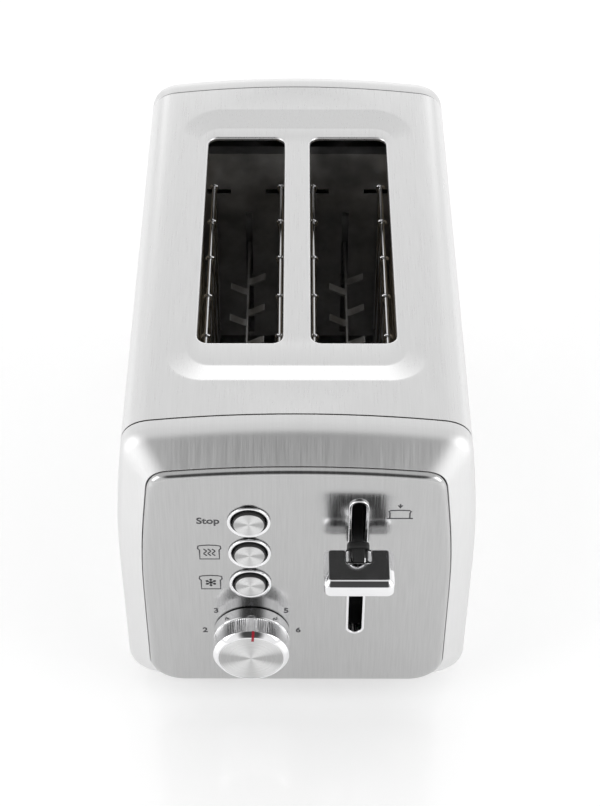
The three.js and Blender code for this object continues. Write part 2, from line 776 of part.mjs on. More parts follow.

____

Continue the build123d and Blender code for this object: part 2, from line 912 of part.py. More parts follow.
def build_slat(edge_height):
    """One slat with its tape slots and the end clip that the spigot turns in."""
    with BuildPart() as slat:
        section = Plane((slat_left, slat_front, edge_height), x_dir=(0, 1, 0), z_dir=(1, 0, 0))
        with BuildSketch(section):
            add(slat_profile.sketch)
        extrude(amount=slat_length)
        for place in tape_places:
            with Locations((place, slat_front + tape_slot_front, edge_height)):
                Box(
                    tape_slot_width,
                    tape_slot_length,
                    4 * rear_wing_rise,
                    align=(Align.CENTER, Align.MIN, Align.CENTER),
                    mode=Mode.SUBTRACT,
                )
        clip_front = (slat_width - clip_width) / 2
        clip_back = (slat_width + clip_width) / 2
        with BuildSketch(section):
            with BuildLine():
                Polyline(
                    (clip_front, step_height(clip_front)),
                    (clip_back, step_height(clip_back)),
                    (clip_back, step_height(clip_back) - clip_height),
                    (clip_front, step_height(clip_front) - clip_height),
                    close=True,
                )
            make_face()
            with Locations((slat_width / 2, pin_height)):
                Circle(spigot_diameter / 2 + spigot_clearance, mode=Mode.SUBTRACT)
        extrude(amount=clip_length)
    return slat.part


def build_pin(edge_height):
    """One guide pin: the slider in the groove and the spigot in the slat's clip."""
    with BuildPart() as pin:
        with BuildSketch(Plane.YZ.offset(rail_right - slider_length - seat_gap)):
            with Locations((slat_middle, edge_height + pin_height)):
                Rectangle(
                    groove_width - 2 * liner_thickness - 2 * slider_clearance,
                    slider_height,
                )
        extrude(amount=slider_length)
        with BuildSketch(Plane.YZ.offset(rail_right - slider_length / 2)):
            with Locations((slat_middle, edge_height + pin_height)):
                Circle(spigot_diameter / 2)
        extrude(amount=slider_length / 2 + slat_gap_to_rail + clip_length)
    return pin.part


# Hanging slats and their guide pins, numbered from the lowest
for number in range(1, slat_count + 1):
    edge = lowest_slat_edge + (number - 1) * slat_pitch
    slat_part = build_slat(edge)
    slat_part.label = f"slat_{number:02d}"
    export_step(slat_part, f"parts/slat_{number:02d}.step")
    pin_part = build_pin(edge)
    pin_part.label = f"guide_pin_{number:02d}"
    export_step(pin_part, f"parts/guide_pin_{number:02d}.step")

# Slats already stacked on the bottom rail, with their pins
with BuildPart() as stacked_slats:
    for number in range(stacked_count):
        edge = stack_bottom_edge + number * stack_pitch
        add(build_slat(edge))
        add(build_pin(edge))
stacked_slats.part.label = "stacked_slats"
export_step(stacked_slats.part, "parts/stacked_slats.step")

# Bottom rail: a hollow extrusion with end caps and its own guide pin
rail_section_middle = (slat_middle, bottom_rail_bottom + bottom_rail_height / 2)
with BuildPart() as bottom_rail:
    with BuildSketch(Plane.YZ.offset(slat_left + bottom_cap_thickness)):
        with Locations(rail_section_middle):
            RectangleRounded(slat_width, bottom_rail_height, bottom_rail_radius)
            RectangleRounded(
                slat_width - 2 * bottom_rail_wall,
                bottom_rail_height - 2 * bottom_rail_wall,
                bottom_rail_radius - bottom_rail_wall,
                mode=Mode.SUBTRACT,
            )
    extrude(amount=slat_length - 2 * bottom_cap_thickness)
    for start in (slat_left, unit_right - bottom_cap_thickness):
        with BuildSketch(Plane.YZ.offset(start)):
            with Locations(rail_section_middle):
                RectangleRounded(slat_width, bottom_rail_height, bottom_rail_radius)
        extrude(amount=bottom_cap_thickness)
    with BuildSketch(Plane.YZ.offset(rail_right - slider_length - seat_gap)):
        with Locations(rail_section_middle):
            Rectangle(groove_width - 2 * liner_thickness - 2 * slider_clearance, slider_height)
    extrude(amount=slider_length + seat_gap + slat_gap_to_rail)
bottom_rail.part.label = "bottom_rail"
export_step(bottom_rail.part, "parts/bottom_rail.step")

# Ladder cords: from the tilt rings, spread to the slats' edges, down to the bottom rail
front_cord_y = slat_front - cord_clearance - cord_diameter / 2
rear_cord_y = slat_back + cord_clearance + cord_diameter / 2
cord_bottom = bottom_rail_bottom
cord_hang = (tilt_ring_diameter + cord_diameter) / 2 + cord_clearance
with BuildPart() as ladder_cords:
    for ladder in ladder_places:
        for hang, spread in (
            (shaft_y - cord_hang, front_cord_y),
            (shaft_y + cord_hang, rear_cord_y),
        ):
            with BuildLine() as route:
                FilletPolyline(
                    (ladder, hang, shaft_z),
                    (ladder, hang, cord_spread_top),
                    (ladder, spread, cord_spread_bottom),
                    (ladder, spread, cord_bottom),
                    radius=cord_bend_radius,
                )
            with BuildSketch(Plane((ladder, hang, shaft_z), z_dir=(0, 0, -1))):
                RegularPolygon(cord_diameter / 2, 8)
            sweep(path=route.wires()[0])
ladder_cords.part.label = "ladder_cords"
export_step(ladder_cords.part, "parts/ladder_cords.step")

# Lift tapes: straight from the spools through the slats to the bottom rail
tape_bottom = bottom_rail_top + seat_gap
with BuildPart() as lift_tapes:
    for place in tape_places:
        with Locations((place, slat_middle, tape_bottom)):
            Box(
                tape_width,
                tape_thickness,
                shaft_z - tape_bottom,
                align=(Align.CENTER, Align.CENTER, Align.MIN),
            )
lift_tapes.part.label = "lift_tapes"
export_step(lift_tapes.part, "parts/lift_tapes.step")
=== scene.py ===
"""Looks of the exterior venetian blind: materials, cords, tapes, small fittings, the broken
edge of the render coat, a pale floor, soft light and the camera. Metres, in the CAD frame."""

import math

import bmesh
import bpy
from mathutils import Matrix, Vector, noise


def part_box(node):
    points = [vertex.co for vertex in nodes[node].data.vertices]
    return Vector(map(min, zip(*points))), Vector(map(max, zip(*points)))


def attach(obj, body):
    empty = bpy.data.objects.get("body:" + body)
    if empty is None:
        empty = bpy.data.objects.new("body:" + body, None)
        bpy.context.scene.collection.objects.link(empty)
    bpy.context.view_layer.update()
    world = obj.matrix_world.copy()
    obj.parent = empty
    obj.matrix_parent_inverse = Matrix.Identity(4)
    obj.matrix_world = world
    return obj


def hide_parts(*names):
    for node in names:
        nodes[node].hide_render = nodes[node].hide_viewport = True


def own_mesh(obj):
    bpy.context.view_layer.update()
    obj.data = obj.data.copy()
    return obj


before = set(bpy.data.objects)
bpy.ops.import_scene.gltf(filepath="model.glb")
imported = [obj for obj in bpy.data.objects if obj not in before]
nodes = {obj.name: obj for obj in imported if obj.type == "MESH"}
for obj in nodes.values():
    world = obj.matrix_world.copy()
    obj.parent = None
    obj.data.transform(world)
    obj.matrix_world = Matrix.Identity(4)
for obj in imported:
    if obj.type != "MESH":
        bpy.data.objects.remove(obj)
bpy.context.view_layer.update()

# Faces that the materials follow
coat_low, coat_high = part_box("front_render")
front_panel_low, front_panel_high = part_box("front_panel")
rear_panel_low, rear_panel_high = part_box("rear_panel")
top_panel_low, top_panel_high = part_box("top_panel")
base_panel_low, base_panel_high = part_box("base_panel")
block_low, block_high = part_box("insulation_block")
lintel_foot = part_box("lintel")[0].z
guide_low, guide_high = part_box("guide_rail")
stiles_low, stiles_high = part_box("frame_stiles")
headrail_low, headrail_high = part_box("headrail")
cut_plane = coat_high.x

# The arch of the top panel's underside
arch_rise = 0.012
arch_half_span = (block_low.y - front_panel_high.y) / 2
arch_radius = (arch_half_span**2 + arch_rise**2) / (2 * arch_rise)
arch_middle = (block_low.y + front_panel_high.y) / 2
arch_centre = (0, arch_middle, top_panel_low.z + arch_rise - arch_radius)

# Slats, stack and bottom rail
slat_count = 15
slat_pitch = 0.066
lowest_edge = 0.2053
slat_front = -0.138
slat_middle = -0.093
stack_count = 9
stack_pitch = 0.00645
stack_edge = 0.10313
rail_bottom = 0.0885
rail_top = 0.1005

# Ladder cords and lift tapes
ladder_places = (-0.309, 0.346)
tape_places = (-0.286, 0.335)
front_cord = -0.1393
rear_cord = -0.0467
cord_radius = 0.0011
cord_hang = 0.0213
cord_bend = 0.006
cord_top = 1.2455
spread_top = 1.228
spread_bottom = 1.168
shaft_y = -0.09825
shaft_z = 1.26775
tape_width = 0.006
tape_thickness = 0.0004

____

• **What to work on**
Extract the lines of the preceding material that run from the line with "# Lift tapes: straight" through the line with "bpy.context.scene.collection.objects.link(empty)", inclusive, reproducing them exactly and adding nothing.

• **Reply**
# Lift tapes: straight from the spools through the slats to the bottom rail
tape_bottom = bottom_rail_top + seat_gap
with BuildPart() as lift_tapes:
    for place in tape_places:
        with Locations((place, slat_middle, tape_bottom)):
            Box(
                tape_width,
                tape_thickness,
                shaft_z - tape_bottom,
                align=(Align.CENTER, Align.CENTER, Align.MIN),
            )
lift_tapes.part.label = "lift_tapes"
export_step(lift_tapes.part, "parts/lift_tapes.step")
=== scene.py ===
"""Looks of the exterior venetian blind: materials, cords, tapes, small fittings, the broken
edge of the render coat, a pale floor, soft light and the camera. Metres, in the CAD frame."""

import math

import bmesh
import bpy
from mathutils import Matrix, Vector, noise


def part_box(node):
    points = [vertex.co for vertex in nodes[node].data.vertices]
    return Vector(map(min, zip(*points))), Vector(map(max, zip(*points)))


def attach(obj, body):
    empty = bpy.data.objects.get("body:" + body)
    if empty is None:
        empty = bpy.data.objects.new("body:" + body, None)
        bpy.context.scene.collection.objects.link(empty)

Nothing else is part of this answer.